I’ve been thinking recently about a concept that profoundly resonated with me from the moment I read it in Nassim Taleb’s Antifragile - that of via negativa. Latin for “negative way,” via negativa is a historically theological approach to indirectly describing characteristics of God in a sort of process of elimination in a world where direct description and expression is out of our grasp.
But, Taleb turns this into a heuristic that quite effectively embodies the spirit of his philosophical musings on the practical nature of uncertainty, opacity, risk, decision-making, and humanity.
An example: due to the asymmetry of knowledge, in some forms addressed by Karl Popper, which Taleb uses to define his “Black Swan” problem, one single observation can disprove a statement, while millions cannot confirm it; as such, disconfirmation is more rigorous than confirmation. Since we know a lot more about what is wrong than what is right, knowledge grows by subtraction much more than addition, given that what we think we know today might turn out to be wrong, but what we know to be wrong can’t turn out to be right.
Another: due to the prevalence of the Pareto principle, or the 80/20 rule, in which a small number of sources drive the vast majority of outcomes, it becomes very obvious where to look to drive change. We often think about it in the positive / additive sense of the rule, where 20% of stocks drive 80% of returns, or 20% of individuals hold 80% of the wealth (I’m simplifying here, as the nature of today’s world drives increasingly winner-take-all effects, where the rule looks more like a 99/1 distribution). But, through the eyes of via negativa, addressing the small number of homeless individuals that drive the disproportionate share of cost to states, or the sickest fraction of the population responsible for the majority of healthcare costs, elimination can be immensely more powerful. Combined with the powerful nature of subtractive knowledge, we’re much better off dealing with the known through elimination or resolution as opposed to additive problem solving. Less is more.
Not only does this via negativa lens hold a sound logic that just feels sound and makes sense, but where I am most struck by the implications are in the more personal realm. For me, the more impactful implication of the approach is in its beautiful simplicity, which in so many ways is a symbolic defiance of the current age of overwhelm (which I’ve touched on in more length in the previous pieces, so won’t belabor the point here).

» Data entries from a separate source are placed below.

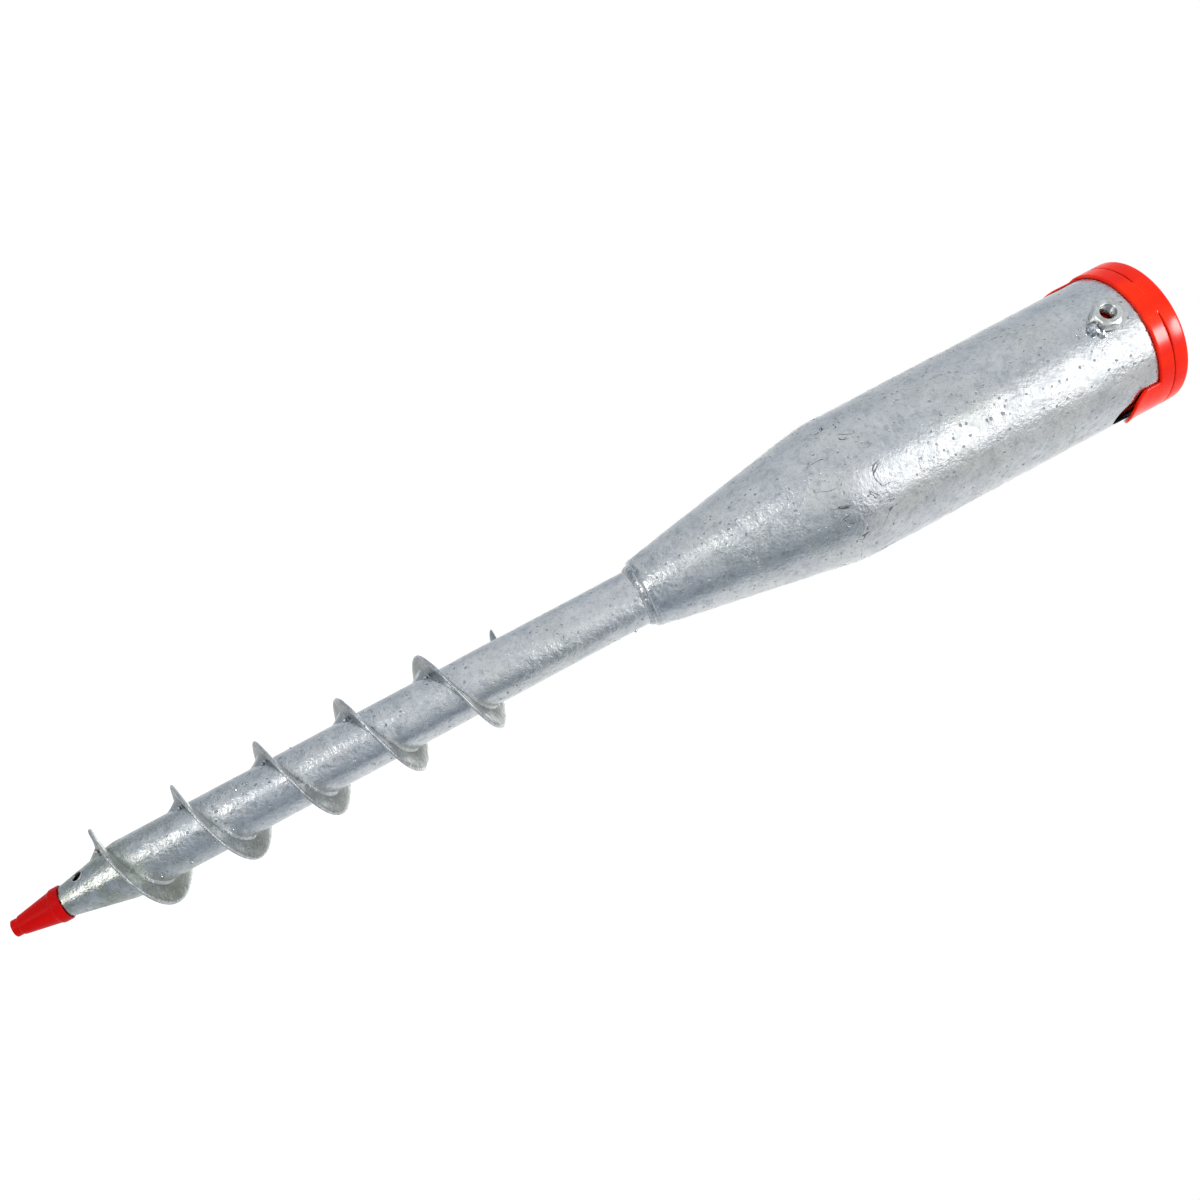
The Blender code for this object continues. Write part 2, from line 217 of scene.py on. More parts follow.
def rounded(corners):
    """Points (r, z) along corners (r, z, reach, steps), each corner rounded over its reach."""
    points = []
    for i, (r, z, reach, steps) in enumerate(corners):
        here = Vector((r, z))
        if reach == 0:
            points.append(here)
            continue
        start = here + (Vector(corners[i - 1][:2]) - here).normalized() * reach
        end = here + (Vector(corners[(i + 1) % len(corners)][:2]) - here).normalized() * reach
        for k in range(steps + 1):
            t = k / steps
            points.append(start * (1 - t) ** 2 + here * 2 * t * (1 - t) + end * t ** 2)
    return points


def filled(points, step):
    """The same open line of points, with no stretch longer than step."""
    line = []
    for a, b in zip(points, points[1:]):
        parts = max(1, math.ceil((b - a).length / step))
        line += [a.lerp(b, k / parts) for k in range(parts)]
    return line + [points[-1]]


def lathe(line, columns, relief=None):
    """Turn a closed line of (r, z) about Z; relief(point) is added to the radius."""
    loops = []
    for j in range(columns):
        angle = TAU * j / columns
        loop = []
        for r, z in line:
            raised = relief(polar(r, angle, z)) if relief and r > MM else 0.0
            loop.append(polar(r + raised, angle, z))
        loops.append(loop)
    return skin(loops)


def apply_modifiers(obj):
    graph = bpy.context.evaluated_depsgraph_get()
    mesh = bpy.data.meshes.new_from_object(obj.evaluated_get(graph), depsgraph=graph)
    obj.modifiers.clear()
    obj.data = mesh


def drill(obj, radius, length, centre, direction):
    """Cut a round hole of this length through a piece."""
    bm = bmesh.new()
    bmesh.ops.create_cone(bm, cap_ends=True, segments=64, radius1=radius, radius2=radius,
                          depth=length)
    turn = Vector((0, 0, 1)).rotation_difference(Vector(direction)).to_matrix().to_4x4()
    bmesh.ops.transform(bm, matrix=Matrix.Translation(centre) @ turn, verts=bm.verts)
    cutter = add_mesh("drill", bm)
    mod = obj.modifiers.new("hole", "BOOLEAN")
    mod.operation = "DIFFERENCE"
    mod.solver = "EXACT"
    mod.object = cutter
    apply_modifiers(obj)
    bpy.data.objects.remove(cutter, do_unlink=True)


def line_bore(obj, mat, centre=(0, 0, 0), axis=(0, 0, 1), reach=1.0):
    """Give a second material to the faces within reach of an axis that look towards it."""
    if mat.name not in obj.data.materials:
        obj.data.materials.append(mat)
    axis = Vector(axis)
    for face in obj.data.polygons:
        out = face.center - Vector(centre)
        out -= axis * out.dot(axis)
        if out.length < reach and face.normal.dot(out.normalized()) < -0.2:
            face.material_index = 1


# ---- material helpers
class Nodes:
    """Builds a shader tree; every method returns the socket that holds its result."""

    def __init__(self, tree):
        self.tree = tree

    def node(self, kind, inputs=(), output=0, **settings):
        node = self.tree.nodes.new(kind)
        for name, value in settings.items():
            setattr(node, name, value)
        for name, value in dict(inputs).items():
            self.join(node.inputs[name], value)
        return node.outputs[output]

    def join(self, target, value):
        if isinstance(value, bpy.types.NodeSocket):
            self.tree.links.new(value, target)
        elif target.type == "RGBA" and len(value) == 3:
            target.default_value = (*value, 1.0)
        else:
            target.default_value = value

    def math(self, operation, a, b=0.0):
        return self.node("ShaderNodeMath", {0: a, 1: b}, operation=operation)

    def times(self, a, b):
        return self.math("MULTIPLY", a, b)

    def span(self, value, low, high, to_low=0.0, to_high=1.0, kind="SMOOTHSTEP"):
        """Carry value from low..high to to_low..to_high."""
        inputs = {"Value": value, "From Min": low, "From Max": high,
                  "To Min": to_low, "To Max": to_high}
        return self.node("ShaderNodeMapRange", inputs, interpolation_type=kind)

    def band(self, value, low, full_low, full_high, high):
        """1 from full_low to full_high, falling smoothly to 0 at low and at high."""
        return self.times(self.span(value, low, full_low), self.span(value, high, full_high))

    def mix(self, factor, a, b):
        node = self.tree.nodes.new("ShaderNodeMix")
        node.data_type = "RGBA"
        self.join(node.inputs[0], factor)
        self.join(node.inputs[6], a)
        self.join(node.inputs[7], b)
        return node.outputs[2]

    def noise(self, where, size, detail=2.0, rough=0.5, bend=0.0):
        inputs = {"Vector": where, "Scale": 1 / size, "Detail": detail, "Roughness": rough,
                  "Distortion": bend}
        return self.node("ShaderNodeTexNoise", inputs)

    def cells(self, where, size, output=0):
        return self.node("ShaderNodeTexVoronoi", {"Vector": where, "Scale": 1 / size}, output)

    def bump(self, height, strength, distance, normal=None):
        inputs = {"Height": height, "Strength": strength, "Distance": distance}
        if normal:
            inputs["Normal"] = normal
        return self.node("ShaderNodeBump", inputs)

    def painted_crevice_shade(self, colour, reach, shade_colour):
        """Painted shade: darken a colour where the surface is hemmed in by its neighbours, as shade
        would.
        """
        inputs = {"Distance": reach}
        opening = self.node("ShaderNodeAmbientOcclusion", inputs, 1, samples=4)
        return self.mix(self.span(opening, 0.72, 0.30, 0.0, 0.8), colour, shade_colour)

    def stretched(self, where, scale, turn=(0, 0, 0)):
        """Coordinates that draw a pattern out by scale, along axes turned by turn."""
        return self.node("ShaderNodeMapping", {"Vector": where, "Scale": scale, "Rotation": turn},
                         vector_type="TEXTURE")


def new_material(name):
    """A material with its node builder, its shader node and its place coordinates."""
    mat = bpy.data.materials.new(name)
    mat.use_nodes = True
    nodes = Nodes(mat.node_tree)
    shader = mat.node_tree.nodes["Principled BSDF"]
    where = nodes.node("ShaderNodeTexCoord", output=3)
    return mat, nodes, shader, where


def dress(n, shader, base, gloss, normal, metallic=1.0):
    """Give the shader its colour, roughness and relief."""
    n.join(shader.inputs["Base Color"], base)
    n.join(shader.inputs["Roughness"], gloss)
    n.join(shader.inputs["Normal"], normal)
    shader.inputs["Metallic"].default_value = metallic


# ---- materials
# heights of the zinc's marks: where they begin, are full from and to, and end
DROSS_HEIGHTS = (500 * MM, 514 * MM, 534 * MM, 550 * MM)
SCUFF_HEIGHTS = (515 * MM, 540 * MM, 560 * MM, 640 * MM)
HEATED_HEIGHTS = (386 * MM, 392 * MM, 400 * MM, 412 * MM)
STAIN_TOP_Z = 150 * MM
STAIN_FULL_Z = 40 * MM


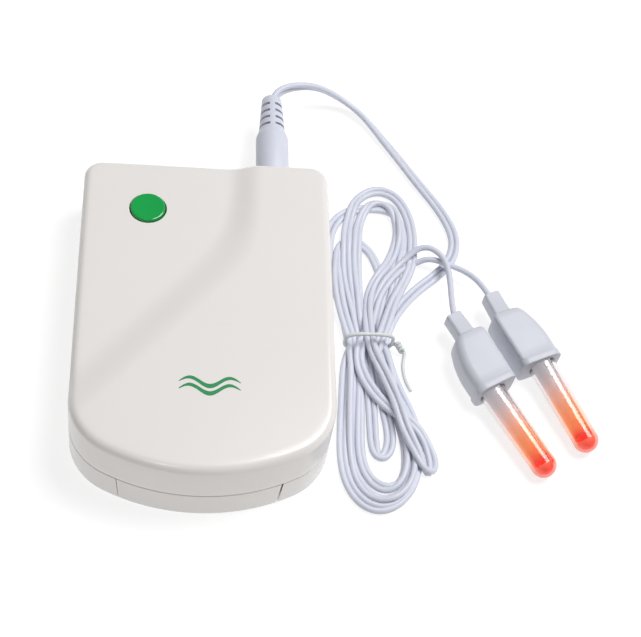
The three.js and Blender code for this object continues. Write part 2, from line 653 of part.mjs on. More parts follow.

Via negative is what has made this COVID-induced reflective period so impactful - I just didn’t yet have a concept like via negativa that so cleanly encompasses the point.
I wrote about how it has been precisely the removal of our usual rituals and life as we knew it that has served to illuminate the core pieces of our life and personal value as they stand in “stark relief.” When things are so starkly illuminated, you can’t help but think about them. And when you can’t help but think about them, there are a lot of realizations that are given space to rise that otherwise wouldn’t have - some of confirmation (things we do that matter), some of change (things we do that don’t matter; or things we don’t do that do matter). But also some of confusion, where we feel something but don’t know what to make of it.
And it doesn’t really matter what the outcome is. What does matter is that space is given for reflection, especially in a world where our lives feel more full than ever.
What a gift - all enabled the via negativa way.